在柏林入夜,市中心有幾條街,販售情趣用品的店和台灣不同,非常時髦且開放,完全不會不好意思逛,連店家的外頭盆栽上面所種的植物都是假的小陽具,各種有如塑膠小辣椒造型的顏色插滿盆栽,情色感不高,卡哇依卻百分百。
入夜的街頭上有號稱「芭比娃娃」的東歐區,還有上了年紀有如我們這裡站壁的「苦命阿姨」區,走在兩個區域,簡直是「芭比娃娃」和「苦命阿姨」對打之感,彷如穿梭女人一生的時光廊道,看著青春剛萌發還有按下熄燈號的對比,唯一相似的卻是一種莫名的感傷。
各年紀都有可愛處
這使我想到出發至柏林前遇到的兩個男性友人,聽他們抱怨的一些事。
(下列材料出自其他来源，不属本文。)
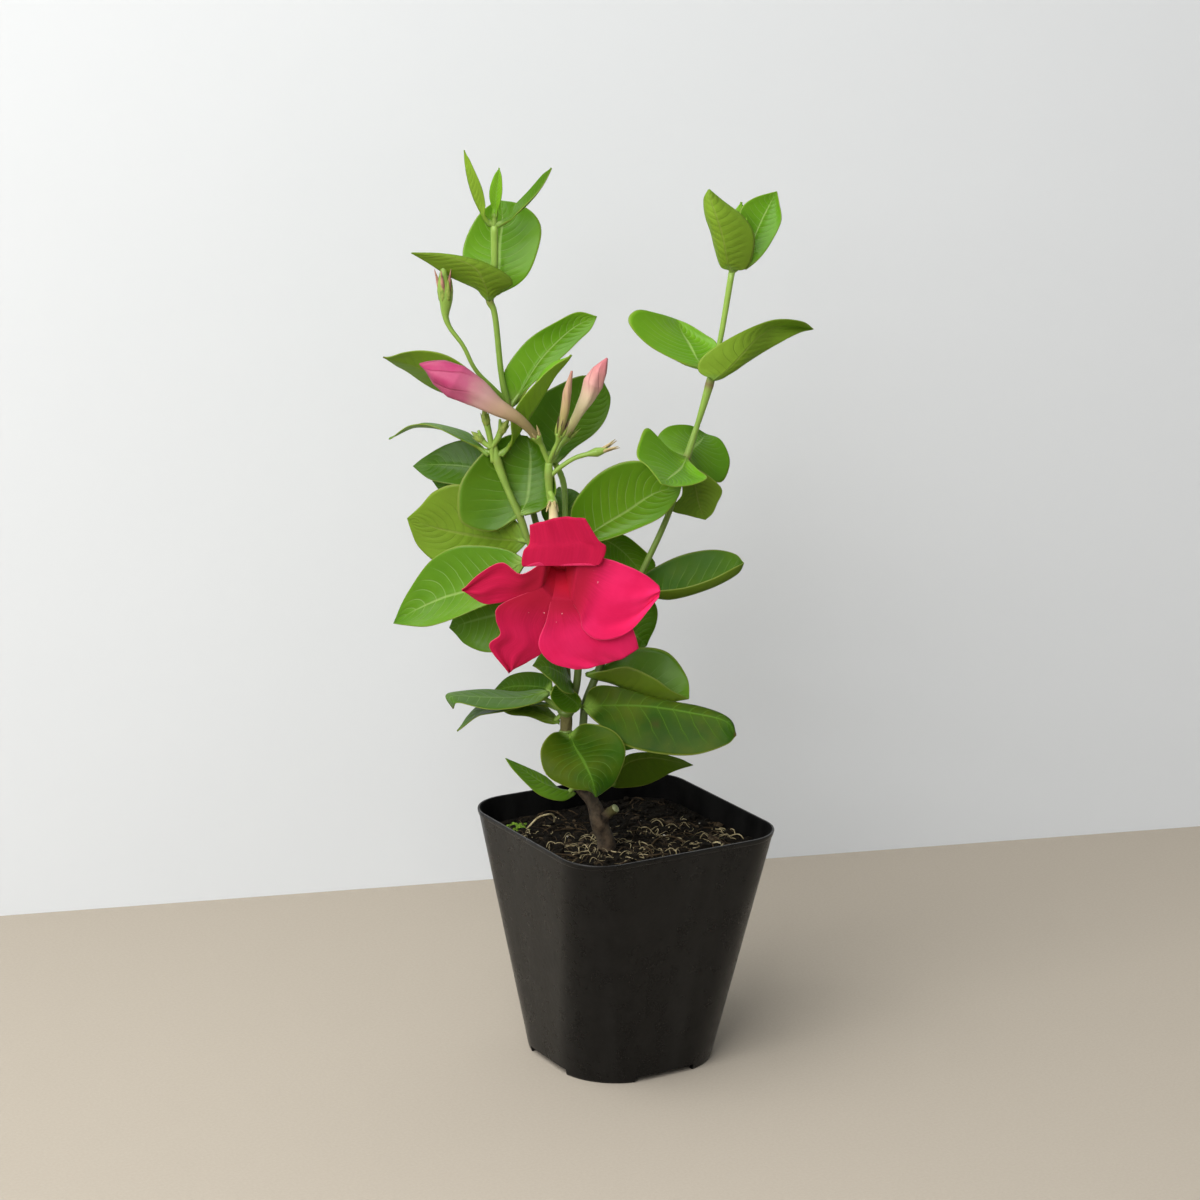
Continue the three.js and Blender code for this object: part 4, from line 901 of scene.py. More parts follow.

小周說女人各種年紀都會可愛的,「不同年紀有不同的美,只可惜很多女人很快就把自身的漂亮給玩完了,這該怪誰?女人的漂亮如果沒有好的個性打底,看久就膩了。」另一男人小鄭接著嘆口氣說他突然想到他的老婆,本來明明娶她時她是隻小貓啊,怎麼現在變成母老虎。
結果你們去大陸如何?我問。他們說結果哪裡也沒搞成,唯一去的上海某豔窟卻感到哀傷。哀傷?我聽了不解,怎麼可能哀傷兩個字從這兩個大男人主義者口中吐出呢?
小鄭說是有去豔窟啦,但來的豔貨都是贗品,比如媽媽桑問你要鞏俐還是章子怡?小周聽了故意說要李冰冰……結果還真來了李冰冰。只是近看卻是整形的,整壞的,真怕把她的臉和胸部給壓壞了。小鄭則老派,他點鞏俐,雖然他說他心裡想的是台版林青霞大美女。來的確實有那麼點像鞏俐,但接觸才發現像鞏俐的女生是啞巴,小時候過的很可憐吧!這種感覺頓時讓他的中年雄性基因哀傷起來。
我在柏林街頭看到芭比娃娃或苦命阿姨,也有這種哀傷感。只是哀傷的東西和男性可大大不同呢。